TT: It sounds so different, and I think that appeals to them, something out-of-the-box. But I think they grew up with more familiarity with period instrument performance. There have been a lot of recordings of that, starting in the ‘80s.

What else has been the biggest draw to your apprentices?

TT: Who doesn’t want to go to Sonoma, California? It’s beautiful! But I think our roster of people coming in to teach was very impressive. To have Vera Beths, a violinist from Holland who is married to my Baroque cello teacher, Anner Bylsma, she’s a very well-known teacher. She’ll be playing the Schubert Cello Quintet with us, and there’ll be an apprentice violinist in the second violin position sitting next to her, and the apprentice cellist sitting next to me. Elizabeth Blumenstock [viola and violin] is a big star, everybody loves studying with her. There may be a Stradivarius coming from Europe with Vera, and Elizabeth has a Guarneri.  Monica Huggett is another Early Music star, she teaches at Juilliard, in the Historic Performance Department that a lot of these kids are very interested in. And then there’s Eric Hoeprich, who’s the world’s leading expert on historic clarinet, and violinist Ian Swensen, who teaches at the San Francisco Conservatory. He’ll be playing the “Trout” with us; that’s one of his specialties.
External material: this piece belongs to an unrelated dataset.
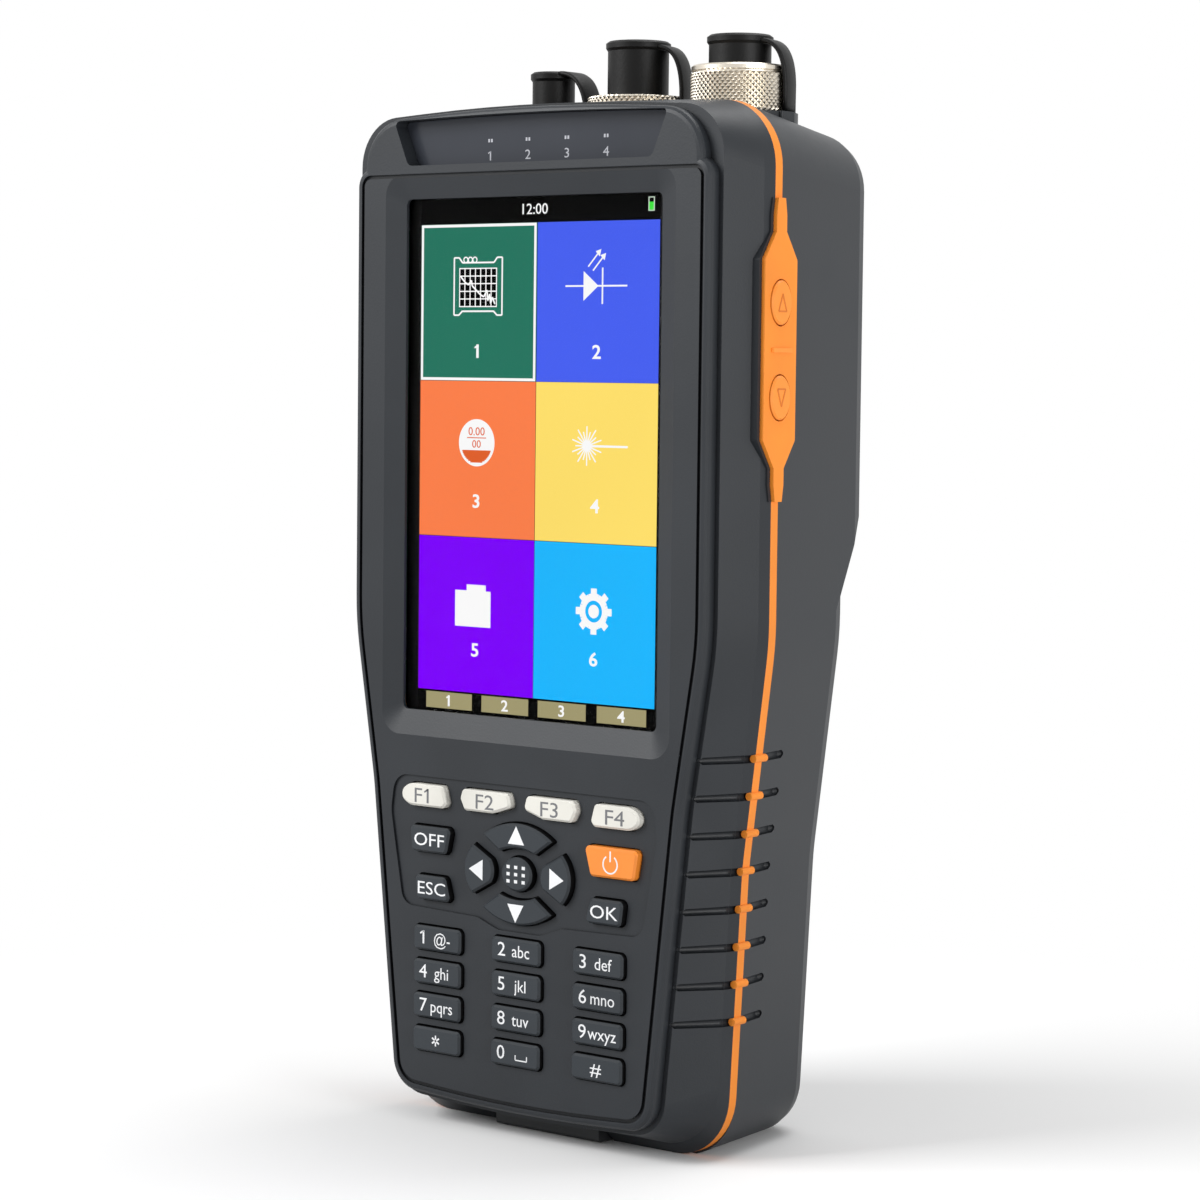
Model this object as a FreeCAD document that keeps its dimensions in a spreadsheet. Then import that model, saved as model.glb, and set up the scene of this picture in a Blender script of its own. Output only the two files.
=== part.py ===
"""Handheld optical time domain reflectometer, as separate pieces in one frame.

Frame: millimetres, +Z up, +X to the right of the person who reads the screen,
-Y towards that person.  The origin lies on the sole, on the centre line.
"""

import FreeCAD, Part
import math
import os

import Sketcher
from FreeCAD import Placement, Rotation, Vector

os.makedirs("parts", exist_ok=True)
doc = FreeCAD.newDocument("reflectometer")

# ---------------------------------------------------------------- driving sizes

SIZES = {
    # planes across the depth, as distances in front of or behind the origin
    "face_front": 25.0,            # front plane of the face
    "face_wall": 2.0,              # thickness of the face
    "flare_front": 22.5,           # where the raised face meets the flared side
    "chamfer_front": 15.0,         # where the flare meets the band along the seam
    "seam_front": 11.6,            # middle of the orange seam
    "seam_width": 2.0,
    "grip_back": 19.4,             # back of the grip
    "bulge_back": 26.4,            # back of the deeper upper half
    # seam outline, seen from the front
    "shell_half": 46.0,
    "shell_crown": 188.2,
    "shell_shoulder": 186.3,
    "shell_corner": 12.0,
    "grip_half": 40.9,
    "foot_half": 38.2,
    "foot_corner": 12.0,
    "waist_top": 92.5,
    "waist_low": 52.5,
    "waist_radius": 60.0,
    "crown_reach": 33.0,           # how far the crown's arc runs from the middle
    "sole_reach": 20.0,
    # face outline
    "face_half": 41.45,
    "face_top": 176.3,
    "face_corner": 3.5,
    "face_grip_half": 36.6,
    "face_waist_low": 63.0,
    "face_foot_half": 30.6,
    "face_foot": 5.9,
    "face_sole": 4.2,
    "face_foot_corner": 6.0,
    # brow over the face
    "brow_half": 39.5,
    "brow_crown": 187.0,
    "brow_shoulder": 184.6,
    "brow_corner": 9.0,
    "brow_low": 173.0,
    "brow_reach": 27.0,
    # draft of the rear shell, as inset at the back
    "back_side_inset": 6.2,
    "back_top_inset": 4.8,
    "back_corner": 10.0,
    "back_rounding": 6.5,
    "bulge_low": 121.0,            # where the bulge starts to step down
    "grip_high": 109.0,            # where the step has reached the grip's back
    "shell_wall": 2.4,
    "back_wall": 3.4,
    "front_rounding": 1.1,
    # face details
    "groove_inset": 1.4,
    "groove_width": 0.7,
    "groove_depth": 0.6,
    "screen_middle": 123.5,
    "screen_half": 30.0,
    "screen_half_height": 46.9,
    "screen_slope": 4.0,           # run of the slope at the sides
    "screen_slope_end": 4.6,       # and at both ends
    "screen_slope_depth": 1.4,
    "screen_corner": 1.2,
    "lens_thickness": 1.0,
    "lens_overlap": 1.2,
    "lcd_front": 21.6,
    "lcd_half": 30.9,
    "lcd_low": 71.9,
    "lcd_high": 173.0,
    "lcd_thickness": 3.4,
    "window_depth": 3.0,
    "window_thickness": 1.2,
    "window_half_top": 32.0,
    "window_half_low": 28.5,
    "window_top": 184.6,
    "window_crown": 185.5,
    "window_low": 176.4,
    "led_height": 180.5,
    "led_radius": 0.8,
    # keypad
    "key_middle": 48.8,            # height of the middle of the arrow keys
    "key_front": 26.0,
    "key_gap": 0.3,
    "key_bevel": 0.4,
    "key_flange": 0.4,
    "key_flange_front": 22.7,
    "key_flange_back": 21.9,
    "pad_depth": 0.4,              # recess that the upper keys stand in
    "number_width": 11.6,
    "number_height": 4.5,
    "number_pitch_x": 19.1,
    "number_pitch_z": 6.27,
    "number_top": 34.8,
    "mat_front": 20.7,
    "mat_thickness": 1.0,
    "mat_post": 0.35,
    "keyboard_thickness": 1.2,
    # inside
    "board_front": 14.1,
    "board_thickness": 1.6,
    "board_side_gap": 6.5,         # main board to the seam outline's widest place
    "board_foot_gap": 5.7,
    "battery_half": 18.6,
    "battery_gap": 0.3,
    "battery_low": 23.0,
    "battery_high": 93.0,
    "battery_front": 2.0,
    "cell_radius": 9.3,
    "door_half": 23.0,
    "door_low": 14.0,
    "door_high": 104.0,
    "door_thickness": 2.0,
    "door_gap": 0.2,
    "door_screw_inset": 4.0,
    # fasteners
    "boss_radius": 3.0,
    "post_radius": 4.0,
    "post_side_gap": 11.6,         # screws to the widest place of the seam outline
    "post_foot_gap": 9.6,
    "screw_radius": 1.4,
    "screw_clearance": 0.3,
    "screw_head_radius": 2.75,
    "screw_head_height": 2.2,
    "screw_seat": 6.0,             # seat of the housing screws' heads, in front of the origin
    "screw_length": 14.0,
    # ports on top
    "port_back": 6.4,
    "port_seat": 185.9,
    "port_seat_radius": 10.6,
    "vfl_seat_radius": 7.0,
    "vfl_x": -20.4,
    "opm_x": 0.0,
    "otdr_x": 23.5,
    "ferrule_radius": 1.26,
    "barrel_radius": 4.0,
    "barrel_top": 197.0,
    "stem_radius": 5.0,
    "stem_bottom": 178.0,
    "port_flange_radius": 7.6,
    "port_flange_height": 1.2,
    "nut_gap": 0.2,
    "otdr_nut_radius": 8.9,
    "otdr_nut_top": 194.4,
    "opm_nut_radius": 9.3,
    "opm_nut_top": 191.0,
    "nut_bore": 6.2,
    "cap_radius": 5.65,
    "cap_gap": 0.25,
    "cap_top": 199.9,
    "cap_bottom": 188.0,
    "vfl_barrel_radius": 2.9,
    "vfl_barrel_top": 192.5,
    "vfl_stem_radius": 3.6,
    "vfl_flange_radius": 5.4,
    "vfl_cap_radius": 4.0,
    "vfl_cap_top": 195.2,
    "vfl_cap_bottom": 187.4,
    "strap_thickness": 1.0,
    "strap_width": 3.6,
    "strap_foot": 185.9,
    "strap_reach": 10.6,           # outer side of the two wide straps from the port axis
    "vfl_strap_reach": 10.2,
    "vfl_strap_lean": 3.0,         # how far the small strap slants outwards on its way down
    "strap_bend": 4.6,
    "vfl_strap_bend": 3.0,
    # side keys and their pad
    "side_half_width": 4.6,
    "side_top": 163.7,
    "side_bottom": 122.9,
    "side_taper": 4.8,
    "side_neck_half": 1.45,
    "side_neck": 5.8,
    "side_proud": 0.8,             # face of the pad, beyond the seam outline
    "side_sunk": 1.4,              # floor of the pad's pocket, inside the seam outline
    "side_rim": 0.8,               # grey border round the orange pad
    "side_rim_drop": 0.7,
    "side_key_offset": 8.2,
    "side_key_half_height": 3.85,
    "side_key_half_width": 2.85,
    "side_key_proud": 0.4,
    "side_key_travel": 0.8,
    # grip ribs
    "rib_count": 8,
    "rib_top": 72.2,
    "rib_pitch": 6.7,
    "rib_radius": 0.75,
    "rib_front": 22.0,
    "rib_back": 3.2,
    "rib_sink": 0.15,
    # sockets and their cover in the sole
    "cover_half": 12.3,
    "cover_front": 16.6,
    "cover_back": 3.0,
    "cover_low": 0.2,
    "cover_thickness": 2.8,
    "cover_gap": 0.3,
    "trunnion_radius": 1.3,
    "trunnion_length": 1.4,
    "bay_roof": 5.6,
    "socket_top": 17.0,
    "socket_back": -6.2,           # line of both sockets
    "dc_x": 5.5,
    "usb_x": -5.5,
    "dc_barrel_radius": 3.6,
    "dc_bore_radius": 2.75,
    "dc_pin_radius": 1.05,
}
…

Readers can check out the Festival program at http://valleyofthemoonmusicfestival.org/, but is there anything else you’d like to say about it overall?

TT: We try to choose a variety that includes well-loved chestnuts, along with less familiar contemporaries like Hummel, who wrote this piano quintet with double-bass.

EZ: And the Glinka Clarinet Trio, which we’re playing with Eric Hoeprich, is extraordinarily beautiful, but not very well-known.

What else will the two of you be serving up before next year’s Festival?

TT: We’re hoping to do a recording in January of the Schumann Piano Quintet and his Pieces in Folk Style, and that will be with our Rausch piano and a group of wonderful musicians. And we’ve started a residence at the Green Center, presenting four concerts in the Fall and Winter, calling it Musicians From the Valley of the Moon Festival.